A bench at a bus-stop, reprieve for throbbing feet. The loudspeakers of a twin-spired mosque began to blare. As a child, Zehra had been intensely devout, like religion was a competition; but she’d witnessed the suffering of too many good people since, and the triumph of too much evil, to waste time with it any more. Yet somehow this muezzin’s recorded wail seemed to call directly to her. She pushed herself wearily back to her feet and continued on her way.
They buried Hakan out in the woods then divvied up the weapons and the explosives between the trucks and the horse-box. Asena would have liked to burn the whole Grey Wolf camp down, but it would only give it away, so she had the men set booby-traps instead, to delay evidence-gathering. Then they all hugged and wished each other luck and split into small teams and went their separate ways.
Asena was well on her way to Istanbul when the Lion pinged her with a request to call urgently. She had Bulent pull in at the next service station, then sent him and Uğur off to get something to eat while she found herself a discreet spot in which to set up the satellite phone.
‘About time,’ said the Lion.
‘We’ve had a busy night,’ she told him drily. ‘What’s the panic?’
‘I have news about that footage of your friend. Mixed news. On the plus side, we persuaded the rest of the team to keep the footage under wraps for the time being, while we search our files. That way, we won’t risk you finding out we’re on to you and so covering your tracks.’
‘So we’re okay?’
‘We can only stall publication for perhaps a week or two. Maybe not even that long. Which brings me to the person who sent the footage in. His name is Iain Black. He was in Daphne to film someone else, would you believe? We had to let him go, because detaining a foreign national during an inquiry would be sure to provoke exactly the kind of questions we can’t have asked. Nor did we want him hanging around in Antioch, where he might shoot his mouth off to some journalist. So we made a deal with him: leave the country, keep your mouth shut, and eventually you’ll be free to return.’
‘And you trust him?’
‘Of course not. Why do you think I had you call? We’re putting him on a plane from Hatay Airport up to Istanbul Sabiha Gökçen this afternoon. Then on to London.’

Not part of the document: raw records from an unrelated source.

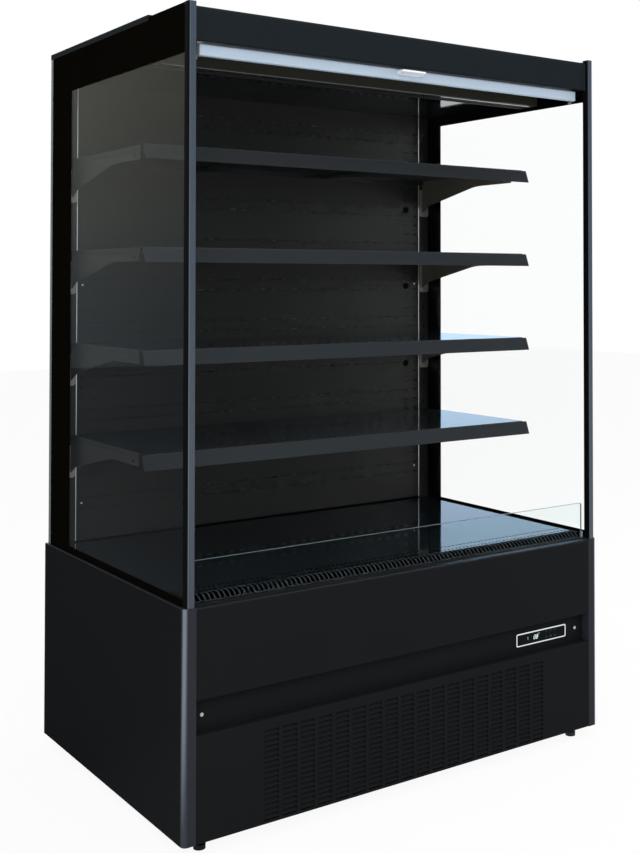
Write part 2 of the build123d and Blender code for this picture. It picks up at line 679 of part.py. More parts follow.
def side_glass():
    """Tempered glass end, standing on the base."""
    return block(GLASS_INNER, GLASS_HALF, GLASS_FRONT, GLASS_REAR, BASE_TOP, GLASS_TOP)


# ---- inside ----

def inner_back_panel():
    """Sheet in front of the air duct, returned at both sides on the uprights."""
    half = BACK_PANEL_HALF
    high = CEILING_HEIGHT - RUNNING_GAP
    sheet = block(-half, half, BACK_PANEL_DEPTH, BACK_PANEL_DEPTH + SHEET, BACK_PANEL_BOTTOM, high)
    side = block(half - SHEET, half, BACK_PANEL_DEPTH, BACK_PANEL_DEPTH + BACK_PANEL_RETURN,
                 BACK_PANEL_BOTTOM, high)
    return sheet + side + mirrored(side)


def hook_heights():
    """Heights of the hook slots up an upright, in step with the shelves."""
    first = LOWEST_SHELF - HOOK_DROP
    below = math.floor((first - WELL_TOP - UPRIGHT_END) / HOOK_PITCH)
    above = math.floor((ROOF_FOAM_BOTTOM - UPRIGHT_END - first) / HOOK_PITCH)
    return [first + HOOK_PITCH * step for step in range(-below, above + 1)]


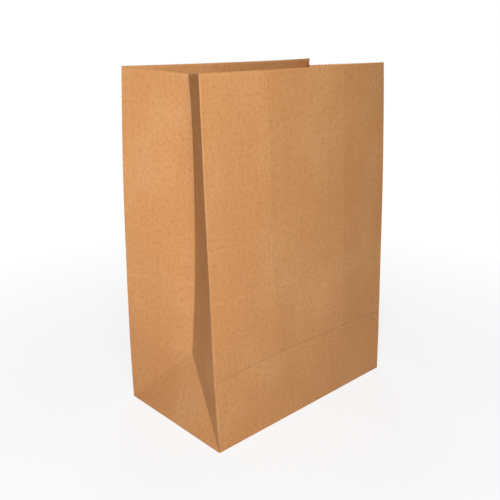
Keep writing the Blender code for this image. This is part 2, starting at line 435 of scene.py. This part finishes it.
def score_slanting_folds(sheet, at, folds):
    """Splits the cells that the slanting folds cross, from each bottom corner up to the tuck."""
    right_front, right_back, left_back, left_front = folds[1:]
    for corner, way in ((right_front, 1), (right_back, -1), (left_back, 1), (left_front, -1)):
        line = [at[corner + way * k, k] for k in range(TUCK_CELLS + 1)]
        bmesh.ops.connect_verts(sheet, verts=line)


sheet, at = flat_grid(columns, rows)
score_slanting_folds(sheet, at, folds)
print("scored blank:", len(sheet.faces), "faces")

# %% [markdown]
# ## The toothed mouth
#
# A toothed knife cuts such bags from the roll, which leaves small points along the mouth. Cutting them
# away with a second solid would leave slivers. Each edge along the mouth is split at every tooth instead,
# and every other new point is set down by the tooth's depth.

# %% Pinking the mouth
TOOTH_PITCH = 3 * MM
TOOTH_DEPTH = 0.8 * MM


def pink_mouth(sheet):
    """Cuts the mouth's edge into teeth."""
    for edge in [edge for edge in sheet.edges if all(vert.co.y > HEIGHT - PAPER for vert in edge.verts)]:
        teeth = max(1, round(edge.calc_length() / TOOTH_PITCH))
        start, end = sorted(edge.verts, key=lambda vert: vert.co.x)
        places = evenly(start.co.x, end.co.x, 2 * teeth)[1:-1]
        for k, place in enumerate(places):
            share = (place - start.co.x) / (end.co.x - start.co.x)
            edge, start = bmesh.utils.edge_split(edge, start, share)
            if k % 2 == 0:
                start.co.y -= TOOTH_DEPTH
            edge = next(linked for linked in start.link_edges if end in linked.verts)


pink_mouth(sheet)
print("pinked blank:", len(sheet.verts), "points")

# %% [markdown]
# ## The bottom's flaps
#
# The gussets' lower ends are folded in first, then the back and front flaps over them, with their
# corners turned under on a slant, and the free edges are lapped and pasted. From below it looks like the
# back of an envelope. Separate flaps would lie in the same plane and show through each other, so the
# bottom is one surface that steps by a ply or two at each flap's edge. A point that is off an edge by
# less than a small slack counts as on it.

# %% Outlines of the flaps
BOTTOM_LAP = 38 * MM
FLAP = HALF_GUSSET + BOTTOM_LAP / 2
FLAP_END = HALF_FACE - FLAP
EDGE_SLACK = PLY_STEP / 4


def flap_outline(panel):
    """Corners of a long flap, anticlockwise from above, starting at the bag's edge."""
    front = [
        Vector((-HALF_FACE, -HALF_GUSSET)),
        Vector((HALF_FACE, -HALF_GUSSET)),
        Vector((FLAP_END, FLAP - HALF_GUSSET)),
        Vector((-FLAP_END, FLAP - HALF_GUSSET)),
    ]
    if panel == "front":
        return front
    return [Vector((-point.x, -point.y)) for point in front]


def on_flap(point, panel):
    """Whether a point is on a flap or on its edge."""
    outline = flap_outline(panel)
    for start, end in zip(outline, outline[1:] + outline[:1]):
        if (end - start).normalized().cross(point - start) < -EDGE_SLACK:
            return False
    return True


def outer_height(point):
    """Height of the bottom's outer face. The front flap is outermost, then the back one."""
    if on_flap(point, "front"):
        return 0.0
    if on_flap(point, "back"):
        edge = FLAP - HALF_GUSSET + PLY_STEP
        return PAPER * (1 - ramp(point.y, edge, edge + PLY_SETTLE))
    return 2 * PAPER * ramp(HALF_FACE - abs(point.x), 0, PLY_SETTLE)


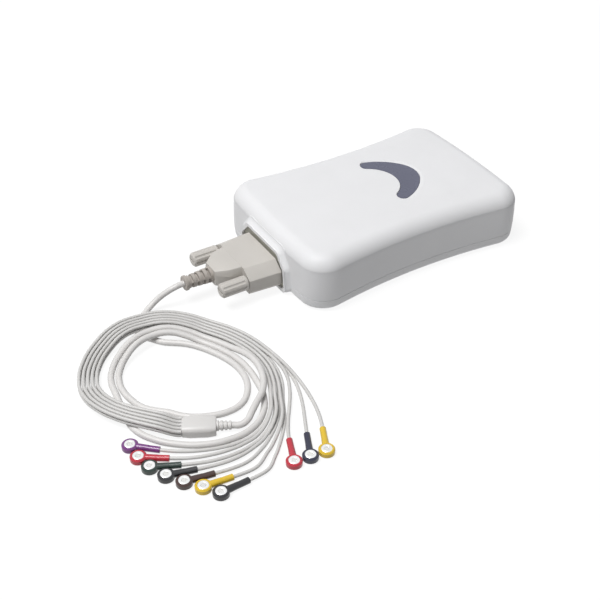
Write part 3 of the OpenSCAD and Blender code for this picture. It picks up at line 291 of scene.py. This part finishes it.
def finish(name, colour, rough=0.45, grain=0.0, grain_size=0.4, drift=0.03, rough_drift=0.08,
           metal=0.0, coat=0.0, coat_rough=0.1, sheen=0.0, through=0.0, specular=0.5):
    """A procedural finish; grain is the bump's height in mm and grain_size its width."""
    material = bpy.data.materials.new(name)
    material.use_nodes = True
    nodes, links = material.node_tree.nodes, material.node_tree.links
    shader = nodes["Principled BSDF"]
    shader.inputs["Metallic"].default_value = metal
    shader.inputs["Specular IOR Level"].default_value = specular
    shader.inputs["Coat Weight"].default_value = coat
    shader.inputs["Coat Roughness"].default_value = coat_rough
    shader.inputs["Sheen Weight"].default_value = sheen
    shader.inputs["Subsurface Weight"].default_value = through
    shader.inputs["Subsurface Radius"].default_value = GLOW_RADIUS
    shader.inputs["Subsurface Scale"].default_value = GLOW_DEPTH * MM
    place = nodes.new("ShaderNodeTexCoord")

    def noise(size_mm, detail):
        made = nodes.new("ShaderNodeTexNoise")
        made.inputs["Scale"].default_value = 1.0 / (size_mm * MM)
        made.inputs["Detail"].default_value = detail
        links.new(place.outputs["Object"], made.inputs["Vector"])
        return made

    slow = noise(DRIFT_SIZE, DRIFT_DETAIL)
    shade = nodes.new("ShaderNodeValToRGB")
    darker = [c * (1.0 - drift) for c in colour]
    lighter = [min(1.0, c * (1.0 + drift)) for c in colour]
    shade.color_ramp.elements[0].position = DRIFT_DARK
    shade.color_ramp.elements[0].color = (*darker, 1.0)
    shade.color_ramp.elements[1].position = DRIFT_LIGHT
    shade.color_ramp.elements[1].color = (*lighter, 1.0)
    links.new(slow.outputs["Fac"], shade.inputs["Fac"])
    links.new(shade.outputs["Color"], shader.inputs["Base Color"])
    polish = nodes.new("ShaderNodeMapRange")
    polish.inputs["To Min"].default_value = max(0.02, rough - rough_drift)
    polish.inputs["To Max"].default_value = min(1.0, rough + rough_drift)
    links.new(noise(POLISH_SIZE, POLISH_DETAIL).outputs["Fac"], polish.inputs["Value"])
    links.new(polish.outputs["Result"], shader.inputs["Roughness"])
    if grain > 0.0:
        bump = nodes.new("ShaderNodeBump")
        bump.inputs["Strength"].default_value = 1.0
        bump.inputs["Distance"].default_value = grain * MM
        links.new(noise(grain_size, GRAIN_DETAIL).outputs["Fac"], bump.inputs["Height"])
        links.new(bump.outputs["Normal"], shader.inputs["Normal"])
    return material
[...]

‘Which has what to do with me?’
‘He’s a single man travelling by himself. You’re a beautiful woman. Make friends with him. Get him talking. Ask him what he was doing in Turkey, how he enjoyed himself. If he is relaxed and glad to be going home and putting it all behind him, then let him be. But if he seems to you tense or angry or vengeful…’ He spread his hands as though her next step was obvious.
‘In the airport? Are you serious?’
‘Fly with him to England if you must. It would be more discreet to do it there anyway. And make it look like an accident.’
Asena scowled. ‘What if something goes wrong here? What if I’m needed?’
‘Something has gone wrong,’ he said. ‘You are needed. But, of course, if you feel you can trust a mission this important and delicate to one of your subordinates…’
She glowered at her screen. He knew too well how to use her vanity against her. And then she remembered Hakan lying on his side in his shallow grave and realized that she had her own score to settle with this man. ‘Very well,’ she said. ‘Send me the details. I’ll take care of it.’
He smiled and touched his screen. ‘The Lion and the Wolf,’ he said.